Instruction =
Set down only the lines running from the one with "if (side < 0)" to the one with "points = [vertex.co", both lines included, exactly as they stand, please.

3D code data
┏━━
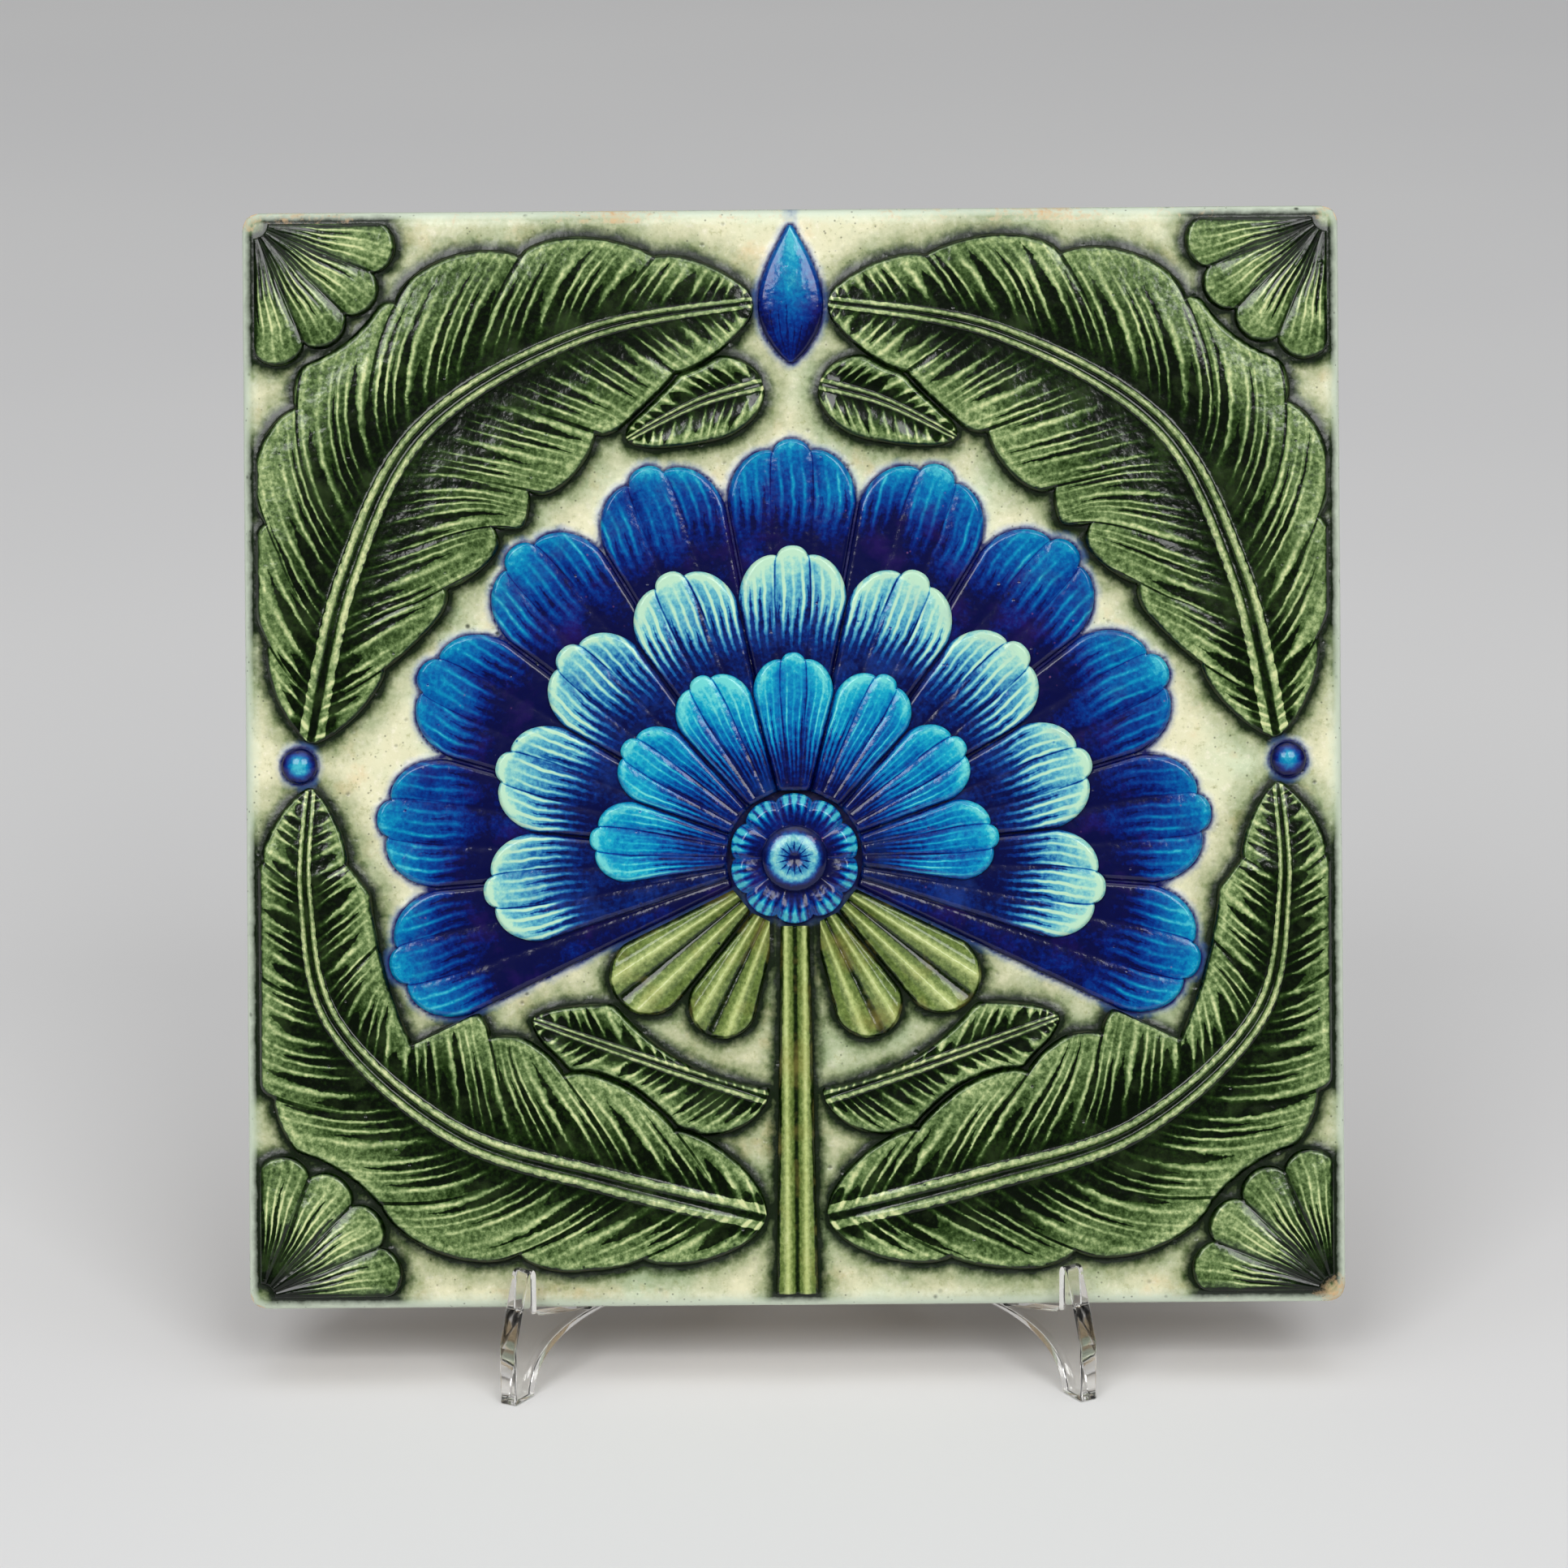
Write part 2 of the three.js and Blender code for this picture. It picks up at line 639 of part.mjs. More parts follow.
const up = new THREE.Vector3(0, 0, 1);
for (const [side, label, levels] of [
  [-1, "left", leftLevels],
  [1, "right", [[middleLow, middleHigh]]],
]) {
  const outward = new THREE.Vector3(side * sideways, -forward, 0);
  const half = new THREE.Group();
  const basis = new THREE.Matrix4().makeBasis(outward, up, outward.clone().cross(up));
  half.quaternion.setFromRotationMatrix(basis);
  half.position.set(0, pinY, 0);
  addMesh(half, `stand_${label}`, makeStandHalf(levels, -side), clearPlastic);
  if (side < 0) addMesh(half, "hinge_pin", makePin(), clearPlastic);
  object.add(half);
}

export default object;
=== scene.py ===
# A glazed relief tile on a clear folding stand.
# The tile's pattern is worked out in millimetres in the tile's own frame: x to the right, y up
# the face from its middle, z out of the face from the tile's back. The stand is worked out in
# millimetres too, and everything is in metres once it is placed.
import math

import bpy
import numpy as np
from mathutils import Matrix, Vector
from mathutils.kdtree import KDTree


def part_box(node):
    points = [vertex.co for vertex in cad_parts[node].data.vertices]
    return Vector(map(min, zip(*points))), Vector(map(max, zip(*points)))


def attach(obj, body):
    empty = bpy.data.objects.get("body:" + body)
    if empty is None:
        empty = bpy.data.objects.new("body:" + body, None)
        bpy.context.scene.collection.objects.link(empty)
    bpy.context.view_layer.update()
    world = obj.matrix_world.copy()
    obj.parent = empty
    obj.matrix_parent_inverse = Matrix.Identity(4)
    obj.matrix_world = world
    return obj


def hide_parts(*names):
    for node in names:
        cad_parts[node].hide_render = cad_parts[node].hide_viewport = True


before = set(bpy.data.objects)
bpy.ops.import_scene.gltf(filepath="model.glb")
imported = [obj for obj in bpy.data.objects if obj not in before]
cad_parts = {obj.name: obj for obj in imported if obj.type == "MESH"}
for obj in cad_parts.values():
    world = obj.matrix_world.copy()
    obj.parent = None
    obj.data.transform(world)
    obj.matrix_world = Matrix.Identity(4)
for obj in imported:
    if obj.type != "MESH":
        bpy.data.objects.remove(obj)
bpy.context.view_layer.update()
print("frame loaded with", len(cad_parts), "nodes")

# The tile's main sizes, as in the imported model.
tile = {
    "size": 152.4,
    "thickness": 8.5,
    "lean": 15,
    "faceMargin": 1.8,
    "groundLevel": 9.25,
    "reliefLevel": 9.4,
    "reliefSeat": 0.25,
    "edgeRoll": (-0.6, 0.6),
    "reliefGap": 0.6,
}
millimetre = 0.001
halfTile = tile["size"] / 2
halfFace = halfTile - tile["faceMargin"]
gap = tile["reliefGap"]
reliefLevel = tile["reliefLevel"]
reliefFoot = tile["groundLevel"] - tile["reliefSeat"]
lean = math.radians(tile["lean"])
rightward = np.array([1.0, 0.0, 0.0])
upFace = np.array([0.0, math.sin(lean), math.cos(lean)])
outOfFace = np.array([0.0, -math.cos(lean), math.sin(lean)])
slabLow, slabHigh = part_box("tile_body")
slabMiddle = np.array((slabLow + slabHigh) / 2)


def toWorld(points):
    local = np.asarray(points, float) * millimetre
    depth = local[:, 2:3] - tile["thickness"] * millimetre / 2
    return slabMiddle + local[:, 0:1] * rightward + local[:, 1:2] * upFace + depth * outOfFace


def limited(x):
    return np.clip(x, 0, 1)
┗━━
┏━━
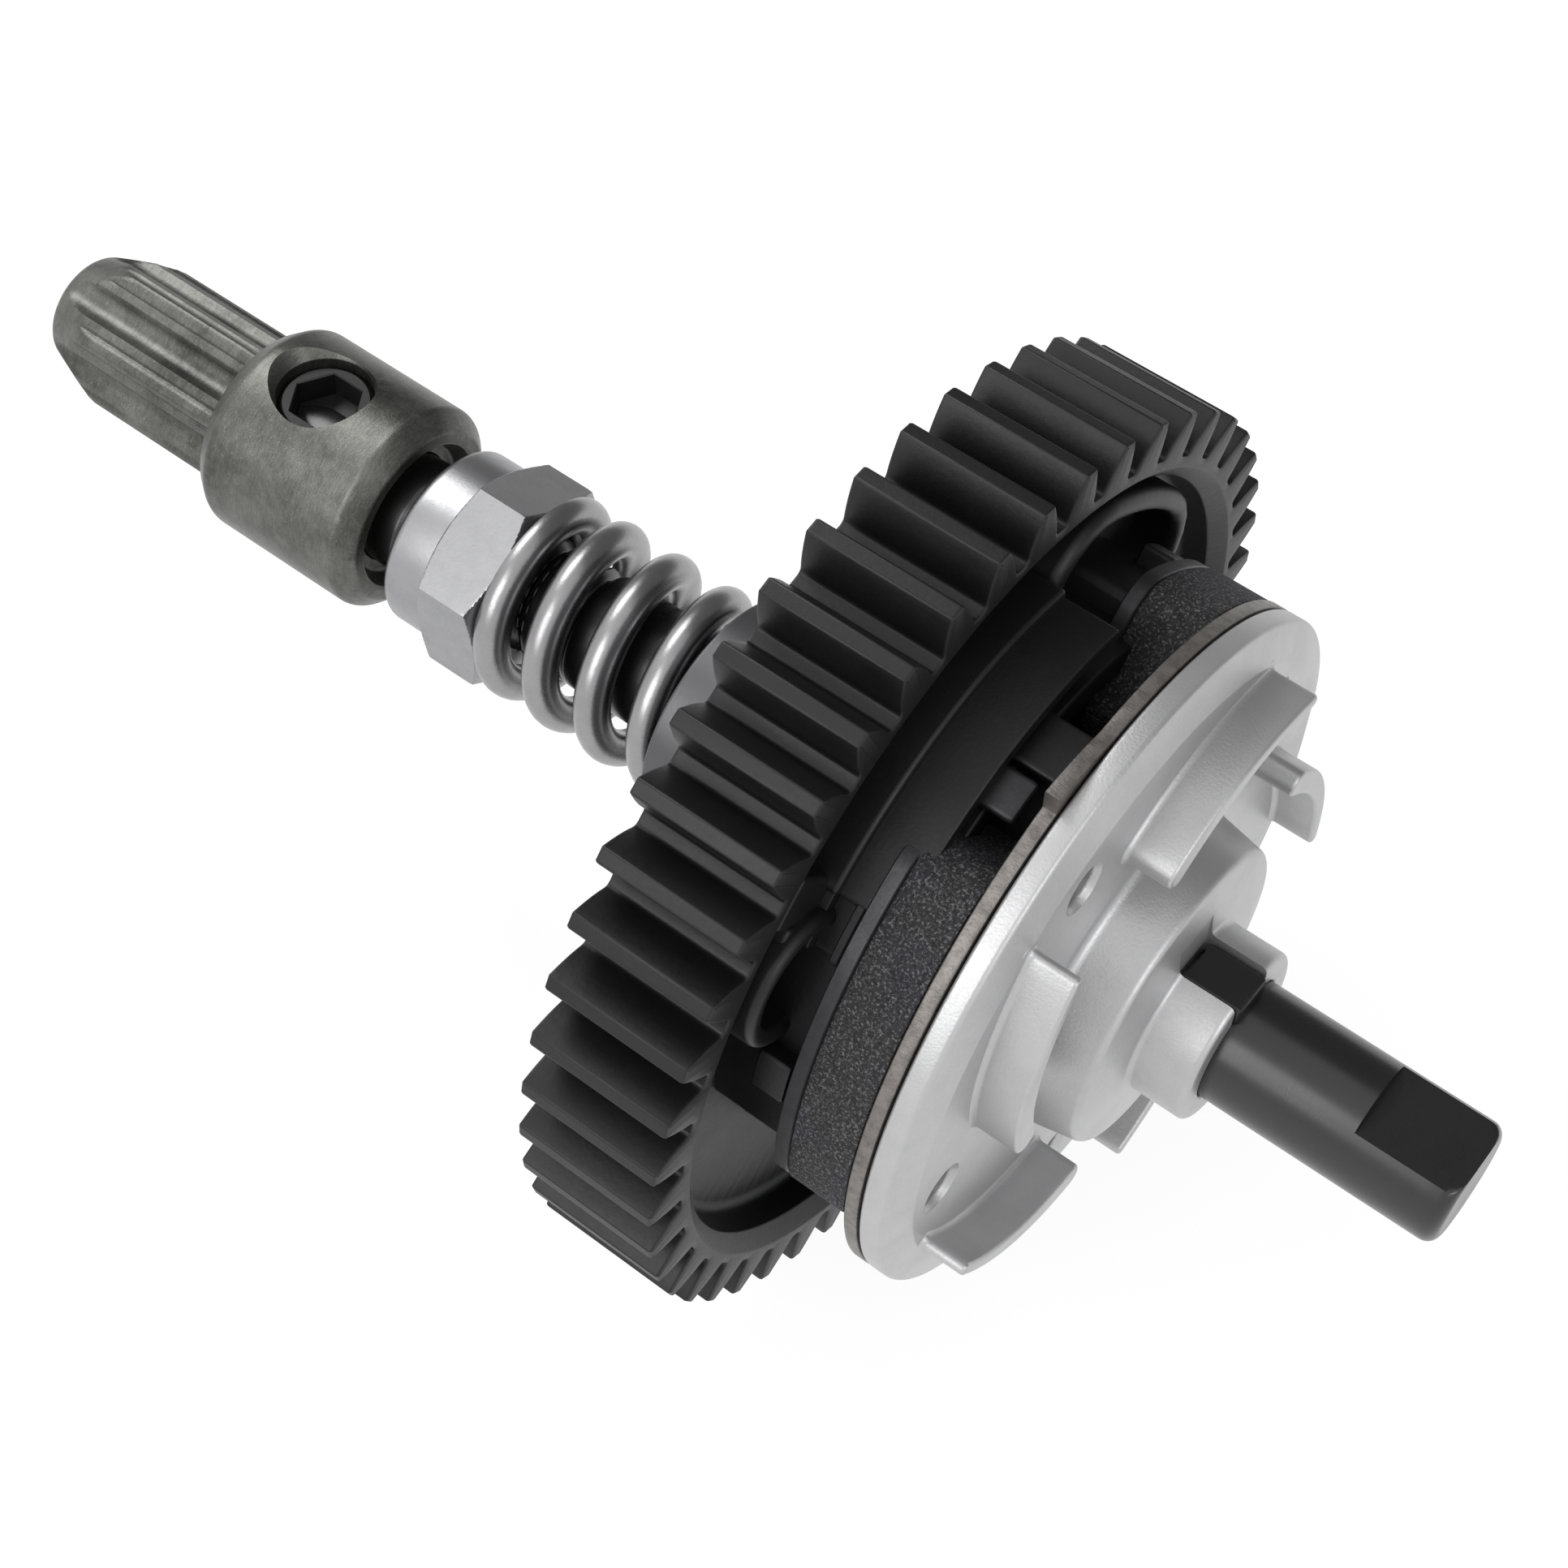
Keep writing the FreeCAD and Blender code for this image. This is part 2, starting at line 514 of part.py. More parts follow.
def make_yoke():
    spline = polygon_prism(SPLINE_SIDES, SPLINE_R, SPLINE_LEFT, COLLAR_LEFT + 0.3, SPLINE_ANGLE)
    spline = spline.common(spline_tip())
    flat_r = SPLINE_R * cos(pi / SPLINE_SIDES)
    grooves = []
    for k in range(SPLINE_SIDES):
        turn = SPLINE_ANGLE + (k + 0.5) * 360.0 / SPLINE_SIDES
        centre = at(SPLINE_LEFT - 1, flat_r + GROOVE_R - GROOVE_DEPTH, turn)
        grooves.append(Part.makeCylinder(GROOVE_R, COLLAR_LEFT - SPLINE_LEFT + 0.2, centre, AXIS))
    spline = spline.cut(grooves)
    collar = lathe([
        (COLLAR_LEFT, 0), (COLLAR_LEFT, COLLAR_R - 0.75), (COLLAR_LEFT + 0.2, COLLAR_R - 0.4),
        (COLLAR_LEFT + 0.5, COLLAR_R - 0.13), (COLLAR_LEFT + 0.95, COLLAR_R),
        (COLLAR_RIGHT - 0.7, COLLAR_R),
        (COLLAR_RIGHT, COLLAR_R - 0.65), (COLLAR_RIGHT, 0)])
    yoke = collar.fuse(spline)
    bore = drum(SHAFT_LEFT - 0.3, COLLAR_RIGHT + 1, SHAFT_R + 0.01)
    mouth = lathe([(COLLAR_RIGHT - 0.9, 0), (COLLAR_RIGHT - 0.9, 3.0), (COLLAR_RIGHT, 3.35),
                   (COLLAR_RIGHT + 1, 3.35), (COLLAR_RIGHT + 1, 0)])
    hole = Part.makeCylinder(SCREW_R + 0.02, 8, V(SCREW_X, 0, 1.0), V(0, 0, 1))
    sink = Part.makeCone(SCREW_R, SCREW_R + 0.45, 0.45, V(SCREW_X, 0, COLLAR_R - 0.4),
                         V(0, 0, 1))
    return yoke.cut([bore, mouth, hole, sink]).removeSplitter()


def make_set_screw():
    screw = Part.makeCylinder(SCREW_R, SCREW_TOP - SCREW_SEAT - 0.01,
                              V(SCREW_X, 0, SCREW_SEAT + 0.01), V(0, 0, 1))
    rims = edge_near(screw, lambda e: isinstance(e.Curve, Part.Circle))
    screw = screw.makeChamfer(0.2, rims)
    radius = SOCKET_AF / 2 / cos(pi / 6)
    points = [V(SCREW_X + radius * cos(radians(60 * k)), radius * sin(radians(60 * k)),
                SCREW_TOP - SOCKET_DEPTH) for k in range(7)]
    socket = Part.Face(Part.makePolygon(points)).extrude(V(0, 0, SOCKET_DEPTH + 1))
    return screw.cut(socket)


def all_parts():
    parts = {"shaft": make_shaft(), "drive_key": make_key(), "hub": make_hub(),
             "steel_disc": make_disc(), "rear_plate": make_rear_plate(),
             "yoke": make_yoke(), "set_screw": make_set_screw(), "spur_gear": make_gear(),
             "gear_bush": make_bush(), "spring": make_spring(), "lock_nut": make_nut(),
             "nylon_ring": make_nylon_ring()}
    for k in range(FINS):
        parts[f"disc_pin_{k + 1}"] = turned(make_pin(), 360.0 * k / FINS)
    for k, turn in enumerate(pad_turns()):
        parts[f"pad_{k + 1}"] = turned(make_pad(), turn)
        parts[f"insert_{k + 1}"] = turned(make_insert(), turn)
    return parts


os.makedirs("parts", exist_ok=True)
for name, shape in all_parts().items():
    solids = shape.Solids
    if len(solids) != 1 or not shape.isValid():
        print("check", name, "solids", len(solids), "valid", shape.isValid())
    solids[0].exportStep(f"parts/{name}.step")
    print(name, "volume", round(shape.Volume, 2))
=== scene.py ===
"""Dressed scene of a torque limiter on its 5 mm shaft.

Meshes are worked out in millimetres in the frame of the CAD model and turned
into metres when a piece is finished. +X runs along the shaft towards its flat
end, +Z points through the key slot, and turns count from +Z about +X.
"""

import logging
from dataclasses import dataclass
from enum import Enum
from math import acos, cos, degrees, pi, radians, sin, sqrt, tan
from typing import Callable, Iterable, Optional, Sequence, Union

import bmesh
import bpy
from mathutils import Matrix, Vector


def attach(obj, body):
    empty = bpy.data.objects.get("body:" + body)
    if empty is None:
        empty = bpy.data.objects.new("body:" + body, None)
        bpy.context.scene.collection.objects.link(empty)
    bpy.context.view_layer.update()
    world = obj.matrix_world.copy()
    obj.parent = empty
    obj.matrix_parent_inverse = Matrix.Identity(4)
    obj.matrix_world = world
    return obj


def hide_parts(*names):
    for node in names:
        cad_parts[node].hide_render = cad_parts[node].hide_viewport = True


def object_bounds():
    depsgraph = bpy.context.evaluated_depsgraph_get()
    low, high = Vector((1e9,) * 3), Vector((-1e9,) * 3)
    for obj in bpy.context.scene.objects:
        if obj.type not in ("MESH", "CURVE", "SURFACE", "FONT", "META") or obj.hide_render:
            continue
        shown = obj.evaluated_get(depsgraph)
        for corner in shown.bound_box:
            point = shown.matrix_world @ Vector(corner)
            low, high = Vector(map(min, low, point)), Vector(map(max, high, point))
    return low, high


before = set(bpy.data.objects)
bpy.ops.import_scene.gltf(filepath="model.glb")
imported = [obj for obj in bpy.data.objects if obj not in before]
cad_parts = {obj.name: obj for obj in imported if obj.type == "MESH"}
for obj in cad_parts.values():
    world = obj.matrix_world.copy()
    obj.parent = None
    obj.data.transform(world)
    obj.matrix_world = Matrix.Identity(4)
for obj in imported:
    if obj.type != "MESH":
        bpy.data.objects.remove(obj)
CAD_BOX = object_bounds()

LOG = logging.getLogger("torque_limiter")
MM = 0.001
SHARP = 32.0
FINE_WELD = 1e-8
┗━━
Task output =
  if (side < 0) addMesh(half, "hinge_pin", makePin(), clearPlastic);
  object.add(half);
}

export default object;
=== scene.py ===
# A glazed relief tile on a clear folding stand.
# The tile's pattern is worked out in millimetres in the tile's own frame: x to the right, y up
# the face from its middle, z out of the face from the tile's back. The stand is worked out in
# millimetres too, and everything is in metres once it is placed.
import math

import bpy
import numpy as np
from mathutils import Matrix, Vector
from mathutils.kdtree import KDTree


def part_box(node):
    points = [vertex.co for vertex in cad_parts[node].data.vertices]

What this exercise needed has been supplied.